I need help understanding the counterexample in Vakil's notes (section 13.1.9) that the category of vector bundles does not form an abelian category.
He considers the
"trivial line bundle on $\mathbb{R}$ (with coordinate $t$) to itself, corresponding to multiplying by $t$"
The problem, according to Vakil is that it $\textbf{jumps rank}$, and "if you try to define a kernel and cokernel you will get confused".
I tried to put this into precise terms, and I figured that the map he is referring to seems, according to me to be
$$ \mathbb{R} \times \mathbb{R} \xrightarrow{\pi} \mathbb{R} \times \mathbb{R},$$ taking an element $(x,t)$ to $(xt,t)$.

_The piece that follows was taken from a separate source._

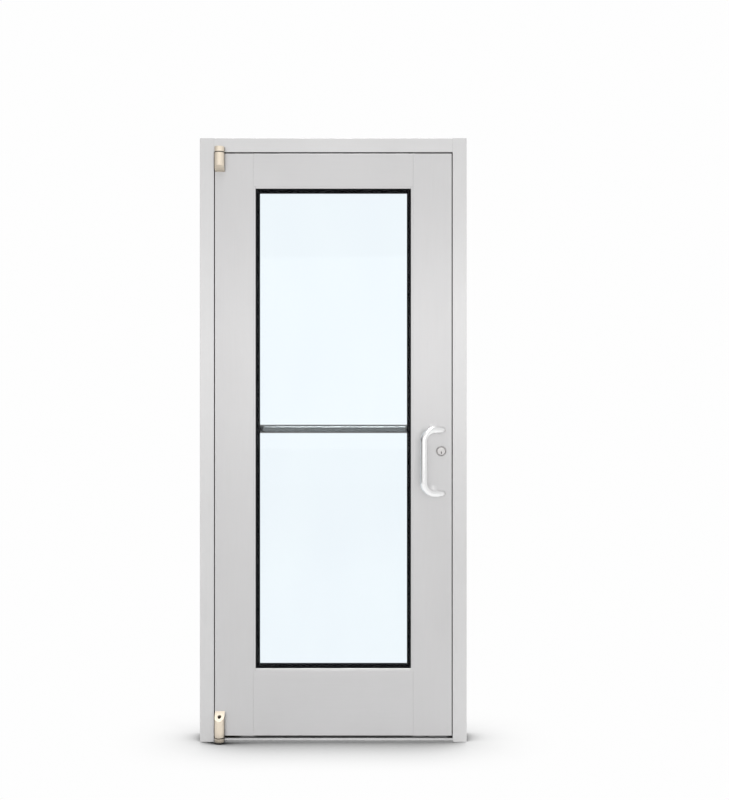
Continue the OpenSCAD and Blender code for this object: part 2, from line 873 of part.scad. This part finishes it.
// One stud joins the pull's upper foot to the push bar, and one bolt and one stud hold the other feet
module handle_studs() {
    head_r = 9.5;
    head_h = 5;
    socket_r = 3.6;
    socket_depth = 3;
    nut_stud_len = 16;
    color(STEEL) {
        translate([foot_x, 0, upper_arm_z]) rod_y(stud_r, leaf_front - stud_bite, leaf_t + 2 * stud_bite);
        translate([foot_x, 0, upper_arm_z - pull_cc]) {
            rod_y(stud_r, leaf_front - stud_bite, leaf_t + stud_bite);
            difference() {
                rod_y(head_r, leaf_back, head_h);
                rotate([90, 0, 0]) translate([0, 0, -leaf_back - head_h - CUT])
                    cylinder(r = socket_r, h = socket_depth + CUT, $fn = 6);
            }
        }
        translate([-foot_x, 0, upper_arm_z])
            rod_y(stud_r, leaf_back - nut_stud_len, nut_stud_len + stud_bite);
    }
}

module stud_nuts() {
    color(STEEL) translate([-foot_x, leaf_back - tube_wall, upper_arm_z]) rotate([90, 0, 0]) difference() {
        cylinder(r = nut_af / sqrt(3), h = nut_h, $fn = 6);
        translate([0, 0, -CUT]) cylinder(r = stud_r, h = nut_h + 2 * CUT, $fn = ROUND);
    }
}

// ---------- lock ----------

// A block in the leaf's lock edge, centred on the leaf's thickness
module lock_block(x0, x1, t, z0, z1) {
    translate([x0, leaf_mid - t / 2, z0]) cube([x1 - x0, t, z1 - z0]);
}

module face_screw_places() {
    for (z = [face_z0 + 8, face_z1 - 8]) translate([half_leaf, leaf_mid, z]) rotate([0, 90, 0]) children();
}

module lock_case() {
    color(STEEL) {
        difference() {
            union() {
                lock_block(case_x0, face_x - FIT, case_t, case_z0, case_z1);
                lock_block(face_x - 4, face_x - FIT, case_t, face_z0, face_z1);
            }
            lock_block(case_x0 + case_skin, face_x - 4, case_t - 2 * case_skin, case_z0 + case_skin,
                case_z1 - case_skin);
            lock_block(face_x - 5, face_x + CUT, window_t, window_z0, window_z1);
            translate([lock_x, 0, lock_z]) rod_y(body_r + FIT, leaf_front, leaf_t);
            face_screw_places() screw_hole(face_hole_len);
        }
        translate([bolt_x, 0, bolt_z]) rod_y(bolt_pin_r, leaf_mid - case_t / 2, case_t);
    }
}

module lock_faceplate() {
    color(SATIN) difference() {
        lock_block(face_x, half_leaf, case_t, face_z0, face_z1);
        lock_block(face_x - CUT, half_leaf + CUT, window_t, window_z0, window_z1);
        face_screw_places() screw_hole(face_hole_len);
    }
}

module faceplate_screws() {
    color(STEEL) face_screw_places() driven_screw(face_screw_len);
}

// The outer lock cylinder's body, with the bore for its plug below its middle
module cylinder_body() {
    difference() {
        translate([lock_x, leaf_front - body_front, lock_z]) rotate([-90, 0, 0]) {
            cylinder(r1 = body_r - body_bevel, r2 = body_r, h = body_bevel, $fn = ROUND);
            translate([0, 0, body_bevel]) cylinder(r = body_r, h = body_len - body_bevel, $fn = ROUND);
        }
        translate([lock_x, 0, plug_z]) rod_y(plug_r + RUN, leaf_front - body_front - CUT, body_len + 2 * CUT);
    }
}

// The same shape on the leaf's inner face
module on_inner_face() {
    translate([0, 2 * leaf_mid, 0]) mirror([0, 1, 0]) children();
}

module outer_cylinder() {
    color(SATIN) cylinder_body();
}

module inner_cylinder() {
    color(SATIN) on_inner_face() cylinder_body();
}

module collar() {
    translate([lock_x, leaf_front, lock_z]) rotate([90, 0, 0]) rotate_extrude($fn = ROUND)
        polygon([[collar_in_r, 0], [collar_r, 0], [collar_r, 2.2], [collar_r - 2.4, collar_h],
            [collar_in_r + EDGE_R, collar_h], [collar_in_r, collar_h - EDGE_R]]);
}

module cylinder_collars() {
    color(SATIN) {
        collar();
        on_inner_face() collar();
    }
}

// The plug, whose keyway widens to one side in the middle
module key_plug() {
    key_t = 2.6;
    key_h = 9.6;
    key_rib = 2.4;
    key_depth = 14;
    color(BRASS) difference() {
        translate([lock_x, 0, plug_z])
            rod_y(plug_r, leaf_front - body_front - plug_proud, plug_len);
        translate([lock_x - key_t / 2, leaf_front - body_front - CUT, plug_z - key_h / 2])
            cube([key_t, key_depth, key_h]);
        translate([lock_x, leaf_front - body_front - CUT, plug_z - key_rib / 2])
            cube([key_t / 2 + EDGE_R, key_depth, key_rib]);
    }
}

// The lever on the back of a plug, which swings the deadbolt
module cam() {
    cam_t = 2.4;
    cam_r = 11;
    hub_r = 6;
    lever_w = 5;
    translate([lock_x, leaf_front - body_front - plug_proud + plug_len + cam_t, plug_z]) rotate([90, 0, 0])
        linear_extrude(cam_t) {
            circle(hub_r, $fn = ROUND);
            intersection() {
                circle(cam_r, $fn = ROUND);
                translate([-lever_w / 2, 0]) square([lever_w, cam_r + CUT]);
            }
        }
}

module key_cam() {
    color(STEEL) cam();
}

module thumbturn() {
    wing_y = leaf_back + body_front + plug_proud;
    wing_w = 7;
    wing_h = 22;
    wing_len = 14;
    base_r = 9;
    base_t = 3;
    color(SATIN) {
        translate([lock_x, 0, plug_z]) {
            rod_y(plug_r, leaf_back + body_front + plug_proud - plug_len, plug_len);
            rod_y(base_r, wing_y, base_t);
            translate([0, wing_y + base_t / 2, 0]) rotate([-90, 0, 0]) linear_extrude(wing_len) {
                square([wing_w, wing_h], center = true);
                for (z = [-1, 1]) translate([0, z * wing_h / 2]) circle(wing_w / 2, $fn = ROUND);
            }
        }
        on_inner_face() cam();
    }
}

module deadbolt() {
    color(SATIN) translate([bolt_x, leaf_mid + bolt_t / 2, bolt_z]) rotate([90, 0, 0])
        linear_extrude(bolt_t) difference() {
            union() {
                circle(bolt_half, $fn = ROUND);
                intersection() {
                    circle(bolt_reach, $fn = ROUND);
                    translate([-bolt_half, 0]) square([2 * bolt_half, bolt_reach]);
                }
            }
            circle(bolt_pin_r + RUN, $fn = ROUND);
        }
}

hinge_jamb();
strike_jamb();
head();
threshold();
hinge_door_stop();
strike_door_stop();
head_door_stop();
hinge_weatherstrip();
strike_weatherstrip();
head_weatherstrip();
shear_blocks();
shear_block_screws();
strike_plate();
strike_screws();
top_pivot_bracket();
bottom_pivot_bracket();
top_pivot_pin();
bottom_pivot_pin();
thrust_washers();
bracket_screws();
hinge_stile();
lock_stile();
top_rail();
bottom_rail();
tie_rods();
tie_rod_nuts();
top_pivot_arm();
bottom_pivot_arm();
pivot_bushes();
pivot_blocks();
arm_screws();
outer_stop_hinge();
outer_stop_lock();
outer_stop_top();
outer_stop_bottom();
inner_stop_hinge();
inner_stop_lock();
inner_stop_top();
inner_stop_bottom();
outer_gasket();
inner_gasket();
outer_pane();
inner_pane();
pane_spacer();
setting_blocks();
pull_handle();
push_bar();
handle_studs();
stud_nuts();
lock_case();
lock_faceplate();
faceplate_screws();
outer_cylinder();
inner_cylinder();
cylinder_collars();
key_plug();
key_cam();
thumbturn();
deadbolt();
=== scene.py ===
"""Looks of the glass door: finishes for every CAD node, floor, soft light and camera. Metres, +Z up."""
import json
import math

import bpy
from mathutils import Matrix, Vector

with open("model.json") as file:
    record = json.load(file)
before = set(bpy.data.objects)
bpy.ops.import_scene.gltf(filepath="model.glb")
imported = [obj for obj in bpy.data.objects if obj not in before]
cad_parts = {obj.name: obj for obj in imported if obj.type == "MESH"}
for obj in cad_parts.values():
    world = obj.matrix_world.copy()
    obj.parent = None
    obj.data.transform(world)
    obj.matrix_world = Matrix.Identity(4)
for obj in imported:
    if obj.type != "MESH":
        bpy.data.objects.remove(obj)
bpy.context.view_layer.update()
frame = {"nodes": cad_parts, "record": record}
nodes = frame["nodes"]

# ---------- node helpers ----------


def new_material(name):
    """An empty node material with its Principled shader: (material, tree, shader)."""
    material = bpy.data.materials.new(name)
    material.use_nodes = True
    tree = material.node_tree
    tree.nodes.clear()
    output = tree.nodes.new("ShaderNodeOutputMaterial")
    shader = tree.nodes.new("ShaderNodeBsdfPrincipled")
    tree.links.new(shader.outputs["BSDF"], output.inputs["Surface"])
    return material, tree, shader


def set_inputs(node, **values):
    for name, value in values.items():
        node.inputs[name.replace("_", " ")].default_value = value


def object_space(tree, scale=(1.0, 1.0, 1.0)):
    """Object coordinates, in metres, multiplied by scale along each axis."""
    coordinates = tree.nodes.new("ShaderNodeTexCoord")
    mapping = tree.nodes.new("ShaderNodeMapping")
    mapping.inputs["Scale"].default_value = scale
    tree.links.new(coordinates.outputs["Object"], mapping.inputs["Vector"])
    return mapping.outputs["Vector"]


NOISE = (0.3, 0.7)


def noise(tree, scale, detail=3.0, roughness=0.5):
    texture = tree.nodes.new("ShaderNodeTexNoise")
    texture.inputs["Scale"].default_value = 1.0
    texture.inputs["Detail"].default_value = detail
    texture.inputs["Roughness"].default_value = roughness
    tree.links.new(object_space(tree, scale), texture.inputs["Vector"])
    return texture.outputs["Fac"]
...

I am not sure what he means by "jumping rank", I am not even sure what is the rank of this map!
I know that the rank is obtained by taking a trivialization $\{ U_i, \phi_i\}$ and looking at the number of copies of $\mathbb{R}$ that appear on the homeomorphism.
$$\pi^{-1}(U_i) \xrightarrow{\phi} U_i \times \mathbb{R}^n $$
but I don't know how to find the rank of this example.
I only know that taking fibers away from the origin works well, but taking $\pi^{-1}(0,0)$ we get $\mathbb{R} \times \{ 0 \}.$
Can someone explain in detail what is the real problem with this example, and what does Vakil mean by "jumping rank" and "trouble defining kernels and cokernels"?